_Direction_:
Scan the material and copy every line in which "handed" appears.

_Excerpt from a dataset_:
----

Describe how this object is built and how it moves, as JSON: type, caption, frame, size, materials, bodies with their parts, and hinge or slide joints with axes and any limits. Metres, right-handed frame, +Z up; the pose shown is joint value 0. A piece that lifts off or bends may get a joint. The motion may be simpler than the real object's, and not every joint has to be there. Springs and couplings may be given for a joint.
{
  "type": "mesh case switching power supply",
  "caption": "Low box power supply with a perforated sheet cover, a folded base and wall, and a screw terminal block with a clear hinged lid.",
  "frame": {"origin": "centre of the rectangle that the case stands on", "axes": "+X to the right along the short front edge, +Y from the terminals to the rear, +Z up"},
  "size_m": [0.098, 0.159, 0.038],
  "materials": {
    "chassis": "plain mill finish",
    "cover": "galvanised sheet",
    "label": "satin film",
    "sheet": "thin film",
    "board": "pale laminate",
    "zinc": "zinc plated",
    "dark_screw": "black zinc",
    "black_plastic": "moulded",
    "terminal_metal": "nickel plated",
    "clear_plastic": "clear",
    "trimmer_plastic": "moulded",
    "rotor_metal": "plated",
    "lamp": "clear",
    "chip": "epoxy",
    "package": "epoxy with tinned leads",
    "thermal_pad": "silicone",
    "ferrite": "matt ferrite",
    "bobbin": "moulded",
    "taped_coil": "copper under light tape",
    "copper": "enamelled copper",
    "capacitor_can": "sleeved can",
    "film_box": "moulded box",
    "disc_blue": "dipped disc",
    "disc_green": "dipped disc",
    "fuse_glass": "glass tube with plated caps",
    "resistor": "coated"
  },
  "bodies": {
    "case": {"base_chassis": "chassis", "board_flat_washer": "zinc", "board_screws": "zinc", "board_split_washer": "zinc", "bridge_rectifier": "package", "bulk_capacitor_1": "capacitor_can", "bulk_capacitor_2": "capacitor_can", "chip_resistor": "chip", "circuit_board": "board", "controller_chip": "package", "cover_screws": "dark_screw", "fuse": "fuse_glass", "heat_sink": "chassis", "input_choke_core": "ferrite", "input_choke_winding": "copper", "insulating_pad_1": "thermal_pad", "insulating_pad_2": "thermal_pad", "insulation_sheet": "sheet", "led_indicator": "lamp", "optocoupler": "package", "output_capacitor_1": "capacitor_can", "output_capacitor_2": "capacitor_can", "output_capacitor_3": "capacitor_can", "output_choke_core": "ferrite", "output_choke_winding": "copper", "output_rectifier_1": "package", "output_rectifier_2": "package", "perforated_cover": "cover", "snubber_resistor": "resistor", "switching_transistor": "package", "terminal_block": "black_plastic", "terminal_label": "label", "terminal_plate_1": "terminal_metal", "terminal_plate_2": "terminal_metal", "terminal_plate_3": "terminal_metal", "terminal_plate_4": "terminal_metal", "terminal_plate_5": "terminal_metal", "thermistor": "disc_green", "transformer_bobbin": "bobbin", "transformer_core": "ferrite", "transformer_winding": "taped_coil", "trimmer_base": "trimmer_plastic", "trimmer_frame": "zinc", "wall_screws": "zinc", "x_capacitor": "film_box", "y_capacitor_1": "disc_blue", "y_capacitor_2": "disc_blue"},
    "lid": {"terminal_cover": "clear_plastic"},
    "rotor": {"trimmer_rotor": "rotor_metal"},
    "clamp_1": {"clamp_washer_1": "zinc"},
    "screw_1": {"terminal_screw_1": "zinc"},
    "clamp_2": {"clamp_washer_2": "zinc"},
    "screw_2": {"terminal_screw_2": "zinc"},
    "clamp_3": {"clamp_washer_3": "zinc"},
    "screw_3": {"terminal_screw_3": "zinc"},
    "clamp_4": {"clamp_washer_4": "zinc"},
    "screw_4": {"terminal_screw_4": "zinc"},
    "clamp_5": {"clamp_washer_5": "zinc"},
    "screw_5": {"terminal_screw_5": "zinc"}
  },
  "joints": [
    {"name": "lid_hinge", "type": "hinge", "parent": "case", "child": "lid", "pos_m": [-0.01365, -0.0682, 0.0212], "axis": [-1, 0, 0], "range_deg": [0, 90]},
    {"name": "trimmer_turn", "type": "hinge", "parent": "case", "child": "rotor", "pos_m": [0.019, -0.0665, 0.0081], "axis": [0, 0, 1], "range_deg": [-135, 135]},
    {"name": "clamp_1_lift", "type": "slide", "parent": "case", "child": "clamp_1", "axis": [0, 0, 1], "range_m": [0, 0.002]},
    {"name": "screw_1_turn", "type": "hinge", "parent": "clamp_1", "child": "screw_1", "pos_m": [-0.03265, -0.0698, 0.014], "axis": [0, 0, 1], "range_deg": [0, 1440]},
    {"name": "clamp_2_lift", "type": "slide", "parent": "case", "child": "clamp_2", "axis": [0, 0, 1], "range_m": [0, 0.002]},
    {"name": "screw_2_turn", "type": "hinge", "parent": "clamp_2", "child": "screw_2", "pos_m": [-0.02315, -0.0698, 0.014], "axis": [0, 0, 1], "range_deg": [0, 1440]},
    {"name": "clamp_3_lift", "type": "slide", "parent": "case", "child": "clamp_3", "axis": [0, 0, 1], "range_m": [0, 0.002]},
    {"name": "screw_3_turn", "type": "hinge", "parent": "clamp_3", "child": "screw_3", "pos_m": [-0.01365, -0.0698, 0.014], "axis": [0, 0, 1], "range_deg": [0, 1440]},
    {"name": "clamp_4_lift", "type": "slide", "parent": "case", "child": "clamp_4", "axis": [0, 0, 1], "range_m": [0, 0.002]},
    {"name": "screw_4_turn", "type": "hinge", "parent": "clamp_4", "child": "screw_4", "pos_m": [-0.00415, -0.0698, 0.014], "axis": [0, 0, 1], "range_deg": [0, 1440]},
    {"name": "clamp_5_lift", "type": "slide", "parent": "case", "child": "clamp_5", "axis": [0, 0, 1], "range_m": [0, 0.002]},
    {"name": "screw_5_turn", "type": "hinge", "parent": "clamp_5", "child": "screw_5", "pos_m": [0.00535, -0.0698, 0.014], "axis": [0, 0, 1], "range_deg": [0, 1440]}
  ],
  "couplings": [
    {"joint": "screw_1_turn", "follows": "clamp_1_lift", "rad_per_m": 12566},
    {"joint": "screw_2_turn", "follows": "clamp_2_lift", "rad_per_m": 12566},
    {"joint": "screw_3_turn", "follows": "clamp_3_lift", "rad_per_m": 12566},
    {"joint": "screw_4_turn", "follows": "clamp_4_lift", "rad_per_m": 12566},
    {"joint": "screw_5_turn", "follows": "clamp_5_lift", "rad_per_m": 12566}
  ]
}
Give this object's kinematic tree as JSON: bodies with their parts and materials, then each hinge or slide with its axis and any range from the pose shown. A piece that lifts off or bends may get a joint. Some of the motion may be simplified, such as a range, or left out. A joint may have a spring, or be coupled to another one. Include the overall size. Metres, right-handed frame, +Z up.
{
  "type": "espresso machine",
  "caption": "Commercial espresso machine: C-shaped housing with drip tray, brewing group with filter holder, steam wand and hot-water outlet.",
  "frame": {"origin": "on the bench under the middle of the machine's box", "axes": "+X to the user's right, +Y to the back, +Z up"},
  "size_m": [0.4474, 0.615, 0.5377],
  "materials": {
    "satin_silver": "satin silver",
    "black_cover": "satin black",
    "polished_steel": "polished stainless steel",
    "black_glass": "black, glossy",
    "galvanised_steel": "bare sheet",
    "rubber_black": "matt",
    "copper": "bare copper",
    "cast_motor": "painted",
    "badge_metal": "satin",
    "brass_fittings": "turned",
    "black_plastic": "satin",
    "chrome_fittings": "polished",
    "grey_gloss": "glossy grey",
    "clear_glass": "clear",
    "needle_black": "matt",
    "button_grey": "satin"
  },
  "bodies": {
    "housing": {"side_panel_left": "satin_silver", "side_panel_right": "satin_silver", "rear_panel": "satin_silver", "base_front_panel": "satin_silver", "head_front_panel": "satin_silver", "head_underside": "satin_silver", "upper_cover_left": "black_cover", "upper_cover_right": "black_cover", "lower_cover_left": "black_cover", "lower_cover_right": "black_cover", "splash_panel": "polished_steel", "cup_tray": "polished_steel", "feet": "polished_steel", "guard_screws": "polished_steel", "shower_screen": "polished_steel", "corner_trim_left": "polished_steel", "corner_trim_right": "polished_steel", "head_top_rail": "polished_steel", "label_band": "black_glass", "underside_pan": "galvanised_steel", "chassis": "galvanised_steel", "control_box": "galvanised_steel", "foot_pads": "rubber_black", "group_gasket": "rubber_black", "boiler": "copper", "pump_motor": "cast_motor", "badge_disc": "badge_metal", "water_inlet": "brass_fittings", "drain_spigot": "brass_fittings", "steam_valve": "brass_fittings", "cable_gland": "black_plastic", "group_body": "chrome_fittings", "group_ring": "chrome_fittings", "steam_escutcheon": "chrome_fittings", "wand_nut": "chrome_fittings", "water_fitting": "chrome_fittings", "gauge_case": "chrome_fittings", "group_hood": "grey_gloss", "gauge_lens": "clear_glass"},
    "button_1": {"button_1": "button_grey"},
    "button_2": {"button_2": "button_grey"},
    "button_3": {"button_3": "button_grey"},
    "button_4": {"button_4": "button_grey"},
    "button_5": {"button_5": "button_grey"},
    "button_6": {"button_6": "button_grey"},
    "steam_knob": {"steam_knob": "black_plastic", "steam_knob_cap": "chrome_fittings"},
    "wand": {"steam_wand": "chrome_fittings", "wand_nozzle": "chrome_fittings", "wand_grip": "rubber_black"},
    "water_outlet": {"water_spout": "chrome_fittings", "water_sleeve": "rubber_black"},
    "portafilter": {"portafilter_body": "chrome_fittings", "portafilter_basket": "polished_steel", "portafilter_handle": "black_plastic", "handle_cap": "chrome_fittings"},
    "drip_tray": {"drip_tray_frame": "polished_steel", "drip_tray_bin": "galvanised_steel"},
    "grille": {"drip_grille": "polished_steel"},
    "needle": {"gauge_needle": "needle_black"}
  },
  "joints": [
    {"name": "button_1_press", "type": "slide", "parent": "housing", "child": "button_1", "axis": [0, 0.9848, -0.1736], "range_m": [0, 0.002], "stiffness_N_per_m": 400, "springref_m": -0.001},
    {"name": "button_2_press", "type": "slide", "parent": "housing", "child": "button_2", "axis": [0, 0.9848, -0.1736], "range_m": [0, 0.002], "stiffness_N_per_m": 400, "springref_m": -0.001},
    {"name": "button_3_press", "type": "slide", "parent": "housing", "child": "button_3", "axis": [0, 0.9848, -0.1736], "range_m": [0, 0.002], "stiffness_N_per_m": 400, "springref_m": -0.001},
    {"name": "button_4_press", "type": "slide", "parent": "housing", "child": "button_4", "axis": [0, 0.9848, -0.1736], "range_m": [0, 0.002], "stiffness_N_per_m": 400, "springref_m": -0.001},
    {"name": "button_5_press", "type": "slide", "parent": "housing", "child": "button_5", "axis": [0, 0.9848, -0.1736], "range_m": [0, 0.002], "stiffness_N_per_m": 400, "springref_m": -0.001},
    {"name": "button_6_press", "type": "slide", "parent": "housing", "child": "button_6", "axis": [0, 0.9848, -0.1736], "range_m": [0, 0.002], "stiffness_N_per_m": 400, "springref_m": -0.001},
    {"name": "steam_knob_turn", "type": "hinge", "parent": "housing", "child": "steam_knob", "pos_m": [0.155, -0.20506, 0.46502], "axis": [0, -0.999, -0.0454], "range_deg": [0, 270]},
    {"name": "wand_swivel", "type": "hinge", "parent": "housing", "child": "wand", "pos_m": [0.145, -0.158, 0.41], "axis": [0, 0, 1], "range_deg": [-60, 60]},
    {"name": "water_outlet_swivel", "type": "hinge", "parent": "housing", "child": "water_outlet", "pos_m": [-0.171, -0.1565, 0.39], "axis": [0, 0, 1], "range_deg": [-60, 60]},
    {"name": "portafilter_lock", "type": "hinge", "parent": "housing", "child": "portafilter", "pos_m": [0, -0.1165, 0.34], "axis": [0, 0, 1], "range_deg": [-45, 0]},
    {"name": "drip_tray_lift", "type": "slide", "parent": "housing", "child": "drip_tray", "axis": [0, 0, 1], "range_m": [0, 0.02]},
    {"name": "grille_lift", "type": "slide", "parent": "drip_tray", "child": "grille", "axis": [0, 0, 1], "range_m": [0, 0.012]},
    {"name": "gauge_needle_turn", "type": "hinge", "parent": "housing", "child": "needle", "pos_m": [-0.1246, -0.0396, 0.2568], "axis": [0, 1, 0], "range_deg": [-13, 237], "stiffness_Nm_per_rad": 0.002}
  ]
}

----

_Solution below_:
Describe how this object is built and how it moves, as JSON: type, caption, frame, size, materials, bodies with their parts, and hinge or slide joints with axes and any limits. Metres, right-handed frame, +Z up; the pose shown is joint value 0. A piece that lifts off or bends may get a joint. The motion may be simpler than the real object's, and not every joint has to be there. Springs and couplings may be given for a joint.
Give this object's kinematic tree as JSON: bodies with their parts and materials, then each hinge or slide with its axis and any range from the pose shown. A piece that lifts off or bends may get a joint. Some of the motion may be simplified, such as a range, or left out. A joint may have a spring, or be coupled to another one. Include the overall size. Metres, right-handed frame, +Z up.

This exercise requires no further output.